Akibat Standar Pengamanan Tak Dijalankan, Seorang Hakim Diduga Dibunuh di Deli Serdang Sumut

Akibat Standar Pengamanan Tak Dijalankan, Seorang Hakim Diduga Dibunuh di Deli Serdang Sumut

30 November 2019
Kepala Biro Hukum dan Humas MA Abdullah. Foto: Antara.

Kepala Biro Hukum dan Humas MA Abdullah. Foto: Antara.

RIAU1.COM -Kematian Hakim Jamaluddin di Deli Serdang kemarin harus diambil hikmahnya. Agar, setiap orang yang berprofesi sebagai hakim lebih berhati-hati dalam menemui teman atau tamu-tamunya.

"Perlu ada standar pengamanan bagi hakim di Indonesia," kata Kepala Biro Hukum dan Hubungan Masyarakat (Humas) Mahkamah Agung (MA) Abdullah dikutip dari Antara, Sabtu (30/11/2019).

Jenazah Jamaluddin ditemukan di sebuah jurang kawasan perkebunan kelapa sawit, Desa Suka Dame, Kutalimbari, Deli Serdang, Sumatera Utara, pada 29 November 2019. Hakim yang juga pejabat humas Pengadilan Negeri Medan, Sumatera Utara, itu ditemukan warga dalam posisi terbaring di jok belakang mobilnya, Toyota Land Cruiser Prado warna hitam, nomor polisi BK-77-HD, yang diduga merupakan korban pembunuhan.

Menurut Abdullah, kematian Hakim Jamaluddin mengingatkan bahwa profesi hakim memiliki risiko yang sangat besar.

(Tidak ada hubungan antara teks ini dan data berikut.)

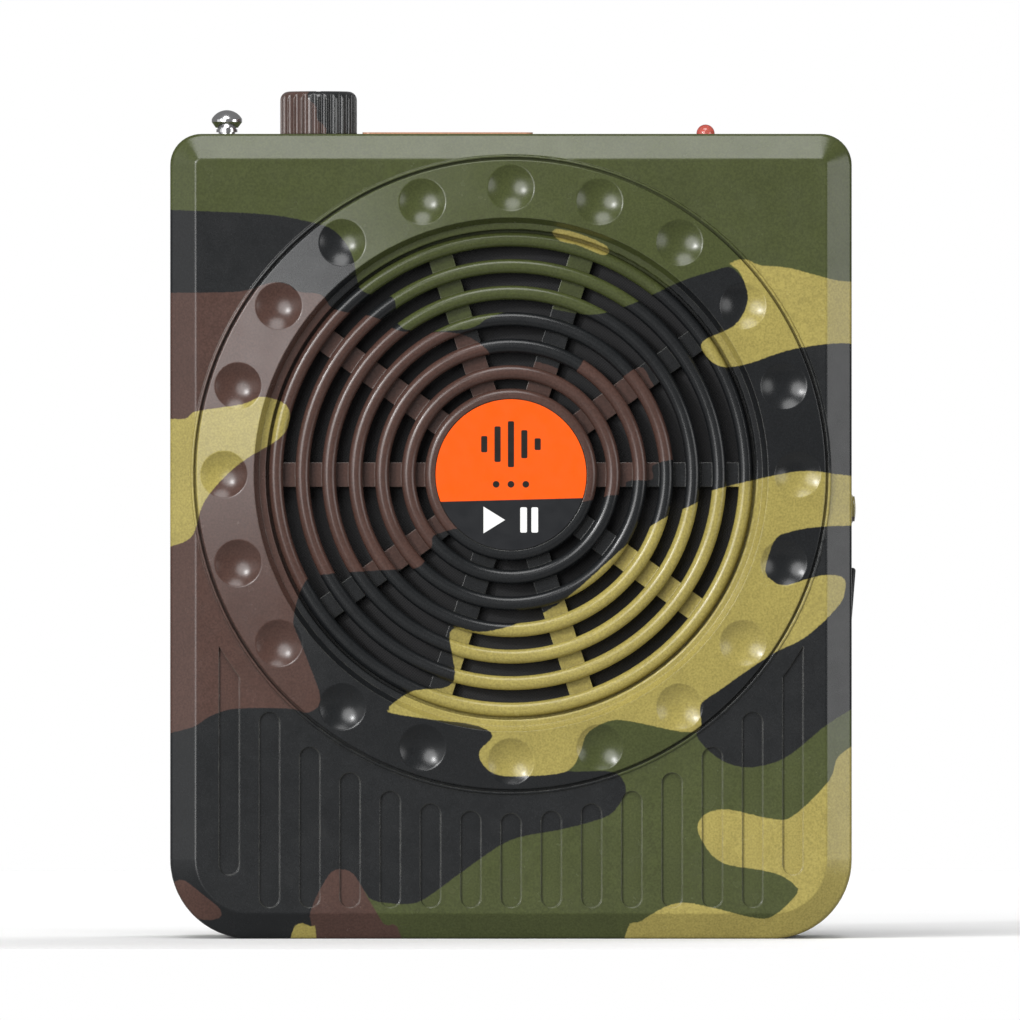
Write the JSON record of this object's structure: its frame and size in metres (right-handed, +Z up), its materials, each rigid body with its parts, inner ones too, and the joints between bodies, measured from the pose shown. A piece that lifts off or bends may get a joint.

"Terlebih banyak perkara yang ditangani hakim berkaitan dengan kejahatan luar biasa dan cenderung berjejaring, seperti perkara terorisme dan penyalahgunaan narkotika yang harus melawan bandar," ucapnya.

Kendati berisiko tinggi, tidak ada pengawalan oleh aparat berwenang kepada setiap hakim. Jangankan hakim fungsional, pejabat peradilan seperti ketua pengadilan saja sehari-harinya hanya didampingi seorang asisten pribadi. 

"Ketua MA-pun hanya didampingi asisten pribadi," ujarnya.

Abdullah mencontohkan di negara-negara maju seperti Amerika Serikat, setiap hakim menerima tunjangan pengamanan dan sehari-hari dikawal oleh sedikitnya dua personel aparat kepolisian.

"Ketua MA di Amerika Serikat lebih banyak lagi personel yang mengawal," katanya.

Sebenarnya, standar pengamanan hakim di Indonesia dalam menjalankan tugas dan jabatannya telah diatur dalam Undang-undang (UU) Nomor 48 Tahun 2009 tentang Kekuasaan Kehakiman. Namun, implementasi dari UU tersebut tidak pernah dijalankan.